Forage crops, grasses, and legumes are perhaps more impacted by weather conditions than other annual grain crops. This revelation was driven home to me about 10 years ago as I was analyzing the results from an alfalfa yield project that I was involved with as an extension agent.
The program entailed weighing all the production off of an alfalfa field for the life of the stand beginning with the first production year. Most of these fields, about 15 to 20 per year, were located on large dairy farms that had their own drive-over weigh scales. This was a long-term project that still exists today, so there were many years of data collected.
The purpose of the project was to document on-farm alfalfa yields in Wisconsin. Most of the farm cooperators were excellent managers; they planted the best varieties, fertilized to recommended levels, controlled pests, and cut for high quality. Still, year in and year out, the average total-season dry matter yield across all these farms was usually between 4 and 4.5 tons per acre.
The alfalfa yields on these farms were certainly higher than the state average reported by USDA, but they were also well below what we knew was alfalfa’s potential based on small plot research from Midwest universities and seed companies.
So where was the disconnect?
The obvious place to start was simply the high level of care given to small plot research. Such research trials don’t deal with the complexities of soil type and geography differences found in most large fields. They also don’t have to withstand the rigors of heavy wheel traffic imposed during multiple harvests per year, which no doubt takes its toll on yields.
I’m sure all of the above factors contribute to lower farm yields relative to small plot trials, but here was my bigger revelation that affects both farm and also small plots alike. Alfalfa and other forage species that are harvested multiple times per year don’t have just one annual growing season, they have multiple growing seasons or cycles.
Let’s say, for example, there is a two- or three-week dry spell in the middle of summer that may not even show up on USDA’s Drought Monitor map. Full-season annual crops such as corn and soybeans can often fully recover once precipitation resumes, but in the case of perennial forages, one of the growth cycles or “growing seasons” is severely impacted . . . and so are yields for that harvest.

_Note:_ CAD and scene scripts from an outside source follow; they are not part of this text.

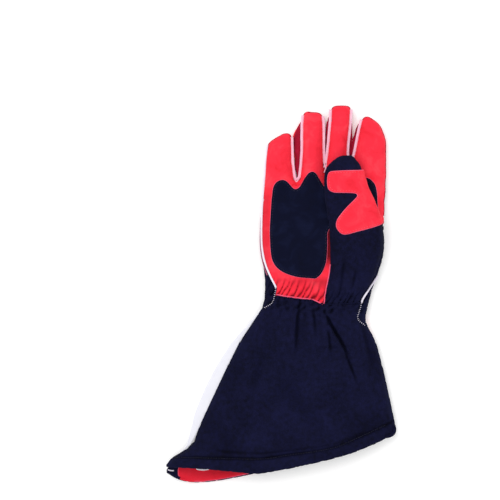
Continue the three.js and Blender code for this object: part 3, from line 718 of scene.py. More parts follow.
def hem_roll(x, y):
    """The turned hem: a padded roll along the edge and a stitched groove above it."""
    groove = y - np.interp(x, HEM_GROOVE_X, HEM_GROOVE_Y)
    upper = groove - np.interp(x, (-72.0, -58.0, 6.7, 63.0, 80.0), (9.0, 6.8, 4.8, 3.8, 3.2))
    second = 0.8 * bell(upper, 1.2) * ramp(x + 74.0, 14.0) * ramp(96.0 - x, 14.0)
    return 0.8 * bell(groove + 7.0, 4.5) - 1.5 * bell(groove, 1.6) - second


def press(mesh, functions, is_palm=False):
    """Moves all that lies above the side seam by the sum of some relief functions, and paints shade into
    the valleys as a point attribute.

    On the palm the painted shade lies on the cuff's slopes, as painted shadow on the strip deep between pad
    and thumb, and on the outer margin, which turns away from the light."""
    co = coordinates(mesh)
    x, y, z = (co / MM).T
    fade = ramp(z - SEAM_HEIGHT, 5.0)
    rise = sum(function(x, y) for function in functions) * fade
    co[:, 2] += rise * MM
    set_coordinates(mesh, co)
    # Painted shade on the palm: the strip beside the thumb stands for the shadow in the groove between pad
    # and thumb, and the outer margin for the side turned from the light.
    beside_thumb = ramp(x - 45.0, 4.0) * ramp(y - 26.0, 14.0) * ramp(78.0 - y, 6.0)
    cuff = ramp(20.0 - y, 6.0)
    outer_margin = ramp(-9.0 - x, 5.0) * ramp(112.0 - y, 12.0)
    # Painted shade: the deeper a valley is pressed, the darker its colour; on the palm only the cuff's
    # pleats get it.
    depth = np.clip(-rise / 1.3, 0.0, 1.0)
    if is_palm:
        depth = ramp(1.1 - rise, 2.3) ** 1.1 * cuff * 0.85 + beside_thumb * 0.95 + outer_margin * 0.22
    crease = mesh.attributes.new("crease", "FLOAT", "POINT")
    crease.data.foreach_set("value", np.clip(depth, 0.0, 1.0).astype(np.float32))


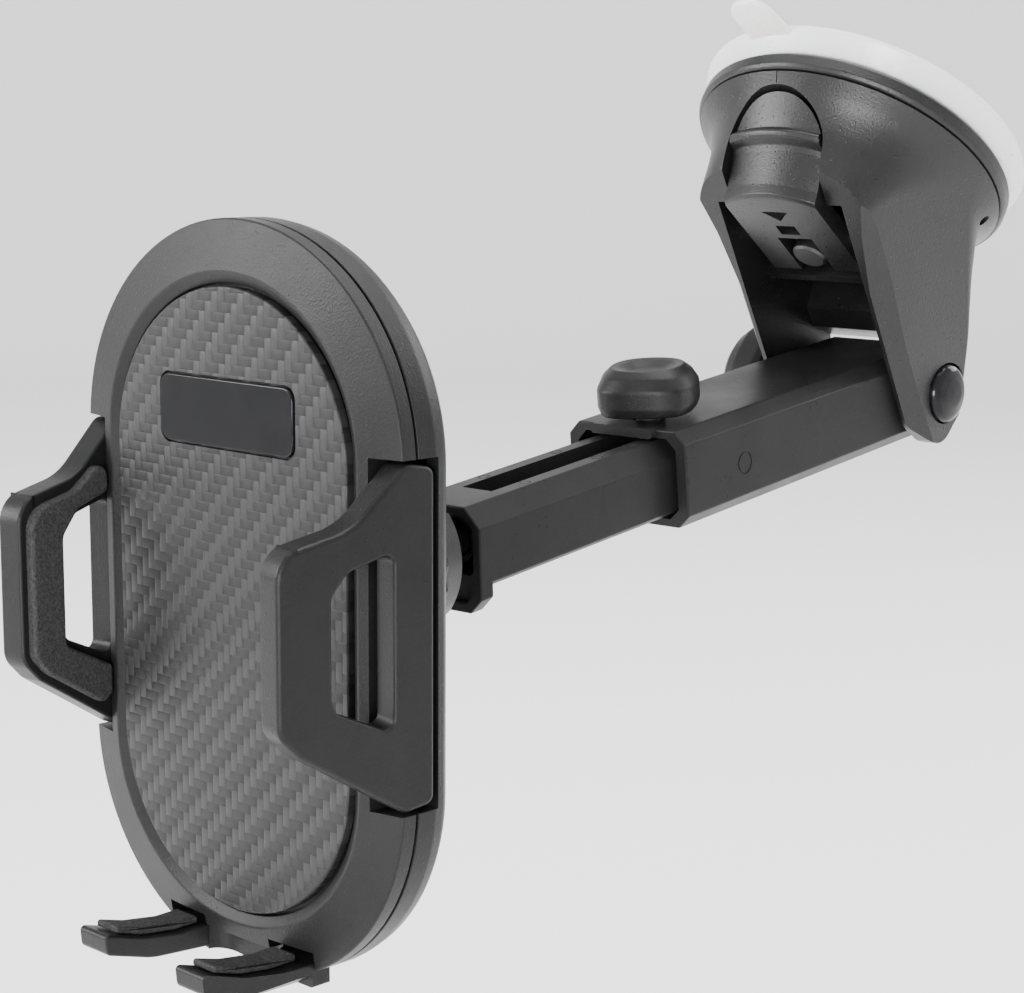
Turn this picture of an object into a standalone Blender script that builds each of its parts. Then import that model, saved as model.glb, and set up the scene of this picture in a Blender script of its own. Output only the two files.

In the alfalfa trial referenced earlier, this type of phenomena occurred on almost an annual basis. We would measure tremendous first and second cutting yields, then the third cutting would be south of 1 ton of dry matter per acre. In some years, it was the first, second, or fourth cutting that was significantly down. Regardless, essentially losing that one cutting because dry weather took a major toll on harvested yields for these nonirrigated farms.
This same scenario can be applied to grazed forages, and the ramifications may even be worse because livestock producers are forced to feed stored hay or overgraze their paddocks, which further reduces productivity even after soil moisture is regenerated.
Yes, weather wins, but the prudent farmer without irrigation recognizes this fact and prepares for those times when a forage growth cycle or two is essentially lost. Planning stored forage and/or pasture inventories needs to be better than a Goldilocks (just enough) approach. There are a multitude of ways to accomplish this.